Complex Concepts Simplified
To better understand the legal intricacies of this judgment, it's essential to simplify some of the complex concepts involved:
- Section 12(2) of the Income-tax Act: This section allows taxpayers to deduct expenses from their taxable income if these expenses are incurred solely for the purpose of earning that income. It requires a clear linkage between the expenditure and the income source.
- Assessable Income from “Other Sources”: This category includes income that doesn't fall under salaries, house property, or business/profession. Interest from fixed deposits is typically classified here.
- Direct vs. Indirect Connection: A direct connection means the expenditure is clearly and immediately related to income generation (e.g., buying equipment for a business). An indirect connection implies a less obvious relationship but still supports income-earning activities (e.g., administrative expenses).
- Commercial Expediency: This refers to actions taken based on business sense and practical financial management, aimed at enhancing or maintaining business operations.
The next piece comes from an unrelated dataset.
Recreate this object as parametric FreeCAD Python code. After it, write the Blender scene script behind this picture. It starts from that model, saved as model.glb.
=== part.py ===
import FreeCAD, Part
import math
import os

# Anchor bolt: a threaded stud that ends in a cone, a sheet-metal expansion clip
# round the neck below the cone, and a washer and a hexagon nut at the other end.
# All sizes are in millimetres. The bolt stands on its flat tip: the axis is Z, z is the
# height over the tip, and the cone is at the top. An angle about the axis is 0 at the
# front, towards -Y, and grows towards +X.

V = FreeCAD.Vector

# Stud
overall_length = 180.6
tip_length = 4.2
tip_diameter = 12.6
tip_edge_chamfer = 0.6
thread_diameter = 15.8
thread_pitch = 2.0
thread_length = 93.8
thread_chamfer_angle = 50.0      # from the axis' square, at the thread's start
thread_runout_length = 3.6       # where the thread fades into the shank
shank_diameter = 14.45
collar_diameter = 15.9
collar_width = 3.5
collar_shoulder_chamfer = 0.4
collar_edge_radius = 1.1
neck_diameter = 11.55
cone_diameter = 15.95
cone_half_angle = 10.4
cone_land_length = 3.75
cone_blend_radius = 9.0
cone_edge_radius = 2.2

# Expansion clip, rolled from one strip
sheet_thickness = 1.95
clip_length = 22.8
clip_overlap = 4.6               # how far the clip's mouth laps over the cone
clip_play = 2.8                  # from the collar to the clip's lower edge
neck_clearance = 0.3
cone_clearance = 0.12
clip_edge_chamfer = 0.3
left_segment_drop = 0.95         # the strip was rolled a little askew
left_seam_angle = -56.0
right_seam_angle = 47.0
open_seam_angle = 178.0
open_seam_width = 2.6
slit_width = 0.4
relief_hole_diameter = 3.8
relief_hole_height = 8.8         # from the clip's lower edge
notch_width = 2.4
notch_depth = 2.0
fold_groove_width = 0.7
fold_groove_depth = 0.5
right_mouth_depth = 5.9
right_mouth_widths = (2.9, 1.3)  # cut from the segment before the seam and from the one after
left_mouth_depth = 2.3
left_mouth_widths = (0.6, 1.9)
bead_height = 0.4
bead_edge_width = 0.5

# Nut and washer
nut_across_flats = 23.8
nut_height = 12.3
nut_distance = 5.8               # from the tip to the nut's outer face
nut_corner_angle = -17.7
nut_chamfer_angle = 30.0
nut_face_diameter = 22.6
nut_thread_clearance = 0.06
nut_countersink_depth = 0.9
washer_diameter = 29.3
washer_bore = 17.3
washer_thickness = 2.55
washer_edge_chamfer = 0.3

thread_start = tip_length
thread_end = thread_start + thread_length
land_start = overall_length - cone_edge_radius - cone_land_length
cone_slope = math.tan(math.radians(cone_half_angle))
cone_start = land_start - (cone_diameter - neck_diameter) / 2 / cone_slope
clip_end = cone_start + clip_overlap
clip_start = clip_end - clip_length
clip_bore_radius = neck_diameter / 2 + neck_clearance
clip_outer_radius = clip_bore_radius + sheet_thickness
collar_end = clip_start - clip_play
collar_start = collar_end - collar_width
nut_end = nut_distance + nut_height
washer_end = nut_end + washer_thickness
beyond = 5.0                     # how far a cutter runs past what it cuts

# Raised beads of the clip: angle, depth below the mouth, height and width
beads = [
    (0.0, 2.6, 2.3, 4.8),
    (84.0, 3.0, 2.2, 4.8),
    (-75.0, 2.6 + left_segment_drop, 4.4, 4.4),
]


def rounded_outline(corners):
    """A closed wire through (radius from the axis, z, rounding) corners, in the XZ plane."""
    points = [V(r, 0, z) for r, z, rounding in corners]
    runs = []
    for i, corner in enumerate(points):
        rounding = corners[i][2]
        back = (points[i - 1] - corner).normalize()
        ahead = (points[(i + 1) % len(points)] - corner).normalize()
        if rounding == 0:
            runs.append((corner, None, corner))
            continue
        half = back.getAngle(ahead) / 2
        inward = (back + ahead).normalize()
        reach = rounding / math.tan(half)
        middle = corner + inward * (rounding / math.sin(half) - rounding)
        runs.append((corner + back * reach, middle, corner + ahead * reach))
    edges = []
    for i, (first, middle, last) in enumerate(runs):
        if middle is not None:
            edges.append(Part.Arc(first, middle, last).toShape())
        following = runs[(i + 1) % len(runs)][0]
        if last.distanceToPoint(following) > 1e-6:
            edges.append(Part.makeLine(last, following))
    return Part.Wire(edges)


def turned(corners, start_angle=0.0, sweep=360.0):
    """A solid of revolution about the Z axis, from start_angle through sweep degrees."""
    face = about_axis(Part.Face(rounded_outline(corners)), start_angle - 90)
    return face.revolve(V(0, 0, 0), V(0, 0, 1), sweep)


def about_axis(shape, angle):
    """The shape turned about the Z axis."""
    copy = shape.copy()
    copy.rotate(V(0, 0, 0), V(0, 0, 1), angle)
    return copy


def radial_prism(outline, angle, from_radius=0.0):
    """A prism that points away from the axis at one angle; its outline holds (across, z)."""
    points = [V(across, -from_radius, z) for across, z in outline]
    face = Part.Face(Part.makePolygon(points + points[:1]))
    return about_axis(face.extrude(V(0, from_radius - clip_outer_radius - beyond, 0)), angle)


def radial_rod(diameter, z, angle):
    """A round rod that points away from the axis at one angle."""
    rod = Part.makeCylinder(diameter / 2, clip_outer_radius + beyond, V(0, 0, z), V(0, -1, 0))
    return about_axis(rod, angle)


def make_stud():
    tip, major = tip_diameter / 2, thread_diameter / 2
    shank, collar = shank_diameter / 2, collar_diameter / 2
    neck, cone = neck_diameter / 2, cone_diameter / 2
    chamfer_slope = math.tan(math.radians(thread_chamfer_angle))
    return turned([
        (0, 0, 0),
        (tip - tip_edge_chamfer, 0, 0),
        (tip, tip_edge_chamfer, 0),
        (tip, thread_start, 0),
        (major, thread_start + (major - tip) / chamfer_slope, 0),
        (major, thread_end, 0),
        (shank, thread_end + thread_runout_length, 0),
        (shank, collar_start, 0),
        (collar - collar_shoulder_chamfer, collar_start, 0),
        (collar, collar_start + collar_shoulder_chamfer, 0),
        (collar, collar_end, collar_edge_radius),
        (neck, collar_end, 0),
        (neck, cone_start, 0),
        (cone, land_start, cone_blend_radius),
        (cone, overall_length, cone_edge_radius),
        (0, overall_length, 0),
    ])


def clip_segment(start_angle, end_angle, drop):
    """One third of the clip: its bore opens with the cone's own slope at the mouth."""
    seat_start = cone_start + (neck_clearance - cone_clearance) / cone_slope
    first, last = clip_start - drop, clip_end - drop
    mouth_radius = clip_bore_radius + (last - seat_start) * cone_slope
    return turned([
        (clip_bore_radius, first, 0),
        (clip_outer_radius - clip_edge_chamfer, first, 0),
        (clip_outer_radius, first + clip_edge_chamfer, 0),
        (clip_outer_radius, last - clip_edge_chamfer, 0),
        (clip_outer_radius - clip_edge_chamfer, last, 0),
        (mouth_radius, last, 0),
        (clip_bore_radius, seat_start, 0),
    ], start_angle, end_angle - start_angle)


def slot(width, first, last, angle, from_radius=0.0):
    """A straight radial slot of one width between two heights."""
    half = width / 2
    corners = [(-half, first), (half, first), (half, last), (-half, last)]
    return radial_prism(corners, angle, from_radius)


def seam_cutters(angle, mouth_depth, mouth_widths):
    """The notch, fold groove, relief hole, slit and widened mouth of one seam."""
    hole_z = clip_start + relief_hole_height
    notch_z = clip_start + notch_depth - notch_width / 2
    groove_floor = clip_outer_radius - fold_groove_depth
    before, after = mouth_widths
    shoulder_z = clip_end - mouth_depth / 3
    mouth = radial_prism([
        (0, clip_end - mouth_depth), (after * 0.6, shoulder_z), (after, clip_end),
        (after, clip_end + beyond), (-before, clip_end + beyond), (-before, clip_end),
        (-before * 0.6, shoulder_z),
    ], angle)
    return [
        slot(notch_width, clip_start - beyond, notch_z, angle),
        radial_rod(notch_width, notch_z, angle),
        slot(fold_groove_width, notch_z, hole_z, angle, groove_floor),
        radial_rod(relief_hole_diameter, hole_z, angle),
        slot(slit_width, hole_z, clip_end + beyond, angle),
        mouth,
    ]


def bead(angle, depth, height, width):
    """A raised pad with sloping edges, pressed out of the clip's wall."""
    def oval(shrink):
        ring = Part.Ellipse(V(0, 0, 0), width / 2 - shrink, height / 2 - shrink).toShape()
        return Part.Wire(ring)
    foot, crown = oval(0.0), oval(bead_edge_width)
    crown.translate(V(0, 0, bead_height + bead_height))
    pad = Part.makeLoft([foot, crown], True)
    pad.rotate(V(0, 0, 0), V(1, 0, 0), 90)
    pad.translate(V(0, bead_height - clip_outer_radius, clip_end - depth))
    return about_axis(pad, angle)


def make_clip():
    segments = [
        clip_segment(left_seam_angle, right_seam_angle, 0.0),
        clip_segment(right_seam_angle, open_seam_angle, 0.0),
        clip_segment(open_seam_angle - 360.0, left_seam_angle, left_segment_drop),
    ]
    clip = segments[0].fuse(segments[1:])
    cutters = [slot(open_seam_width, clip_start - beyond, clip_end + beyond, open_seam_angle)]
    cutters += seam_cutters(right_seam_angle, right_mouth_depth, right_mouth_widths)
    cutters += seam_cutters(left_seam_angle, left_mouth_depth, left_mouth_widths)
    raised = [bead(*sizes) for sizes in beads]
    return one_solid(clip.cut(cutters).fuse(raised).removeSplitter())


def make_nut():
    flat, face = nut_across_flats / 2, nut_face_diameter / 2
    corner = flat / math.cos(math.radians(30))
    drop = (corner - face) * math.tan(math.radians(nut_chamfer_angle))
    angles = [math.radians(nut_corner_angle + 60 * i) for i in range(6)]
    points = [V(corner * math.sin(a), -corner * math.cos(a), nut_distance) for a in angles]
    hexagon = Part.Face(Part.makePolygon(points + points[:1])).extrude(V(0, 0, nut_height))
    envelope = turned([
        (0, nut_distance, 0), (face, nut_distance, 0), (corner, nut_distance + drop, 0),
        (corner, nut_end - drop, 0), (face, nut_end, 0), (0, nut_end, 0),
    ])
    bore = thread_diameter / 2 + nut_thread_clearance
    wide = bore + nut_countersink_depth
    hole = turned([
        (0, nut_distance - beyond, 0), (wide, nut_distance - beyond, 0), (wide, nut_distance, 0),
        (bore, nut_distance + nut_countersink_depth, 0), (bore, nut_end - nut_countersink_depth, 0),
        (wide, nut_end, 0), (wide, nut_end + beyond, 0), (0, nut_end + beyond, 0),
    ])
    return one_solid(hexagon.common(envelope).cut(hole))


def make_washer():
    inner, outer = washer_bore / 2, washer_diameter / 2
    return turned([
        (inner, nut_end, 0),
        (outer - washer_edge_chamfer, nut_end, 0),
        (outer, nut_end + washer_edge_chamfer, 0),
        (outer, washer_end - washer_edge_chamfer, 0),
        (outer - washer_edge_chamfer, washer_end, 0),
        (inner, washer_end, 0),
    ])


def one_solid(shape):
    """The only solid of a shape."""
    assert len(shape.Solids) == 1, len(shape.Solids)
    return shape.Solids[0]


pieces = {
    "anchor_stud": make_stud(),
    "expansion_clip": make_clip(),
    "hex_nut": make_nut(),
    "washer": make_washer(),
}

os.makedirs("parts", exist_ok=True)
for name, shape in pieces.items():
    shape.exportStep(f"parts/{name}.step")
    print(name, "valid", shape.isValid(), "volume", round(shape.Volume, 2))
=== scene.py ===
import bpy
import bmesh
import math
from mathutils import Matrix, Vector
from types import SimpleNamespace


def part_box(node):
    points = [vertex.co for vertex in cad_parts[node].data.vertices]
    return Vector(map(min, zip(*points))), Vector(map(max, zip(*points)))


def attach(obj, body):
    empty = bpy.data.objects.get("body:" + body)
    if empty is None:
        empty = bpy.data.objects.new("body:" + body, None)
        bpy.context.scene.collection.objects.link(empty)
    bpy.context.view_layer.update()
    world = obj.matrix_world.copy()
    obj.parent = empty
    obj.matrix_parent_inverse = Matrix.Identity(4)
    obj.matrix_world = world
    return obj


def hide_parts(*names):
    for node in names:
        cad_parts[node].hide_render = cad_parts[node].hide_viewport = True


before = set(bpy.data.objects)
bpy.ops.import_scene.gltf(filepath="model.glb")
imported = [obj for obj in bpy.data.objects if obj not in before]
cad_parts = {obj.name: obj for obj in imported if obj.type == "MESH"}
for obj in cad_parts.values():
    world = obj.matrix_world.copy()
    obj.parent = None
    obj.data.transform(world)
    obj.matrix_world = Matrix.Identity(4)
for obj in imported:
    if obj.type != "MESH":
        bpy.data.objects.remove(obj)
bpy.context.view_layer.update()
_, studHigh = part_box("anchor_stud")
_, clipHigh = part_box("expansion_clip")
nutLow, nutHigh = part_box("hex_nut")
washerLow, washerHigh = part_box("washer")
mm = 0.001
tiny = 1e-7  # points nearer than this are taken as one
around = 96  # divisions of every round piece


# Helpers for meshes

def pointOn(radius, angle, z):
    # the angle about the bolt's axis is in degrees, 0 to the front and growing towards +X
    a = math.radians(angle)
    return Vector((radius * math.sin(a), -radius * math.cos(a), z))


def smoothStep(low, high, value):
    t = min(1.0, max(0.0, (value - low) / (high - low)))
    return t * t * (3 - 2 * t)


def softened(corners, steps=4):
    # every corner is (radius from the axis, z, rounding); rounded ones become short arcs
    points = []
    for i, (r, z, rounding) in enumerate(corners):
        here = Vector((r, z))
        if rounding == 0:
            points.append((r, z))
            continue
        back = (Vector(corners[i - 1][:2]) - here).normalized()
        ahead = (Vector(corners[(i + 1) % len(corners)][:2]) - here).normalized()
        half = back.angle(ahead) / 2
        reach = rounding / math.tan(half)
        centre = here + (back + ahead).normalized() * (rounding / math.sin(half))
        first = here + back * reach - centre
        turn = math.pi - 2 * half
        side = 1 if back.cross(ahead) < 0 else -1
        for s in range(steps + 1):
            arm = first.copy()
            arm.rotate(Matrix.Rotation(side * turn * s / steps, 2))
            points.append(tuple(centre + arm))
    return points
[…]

- Nexus: In this context, it denotes a necessary link or connection between the expenditure and the income it is supposed to generate or support.
Conclusion
The Bai Bhuriben Lallubhai v. The Commissioner Of Income Tax Bombay North judgment stands as a definitive interpretation of Section 12(2) concerning the deductibility of interest on borrowed funds. The Bombay High Court meticulously assessed the nature and purpose of the expenditures, determining that personal expenses do not qualify for tax deductions, even if they incidentally preserve an income source. This decision underscores the necessity for clear and direct connections between deductible expenditures and income generation, setting a high bar for future claims under similar statutes. Taxpayers and practitioners must thus exercise caution, ensuring that any claimed deductions under Section 12(2) are unequivocally tied to income-earning activities to withstand judicial scrutiny.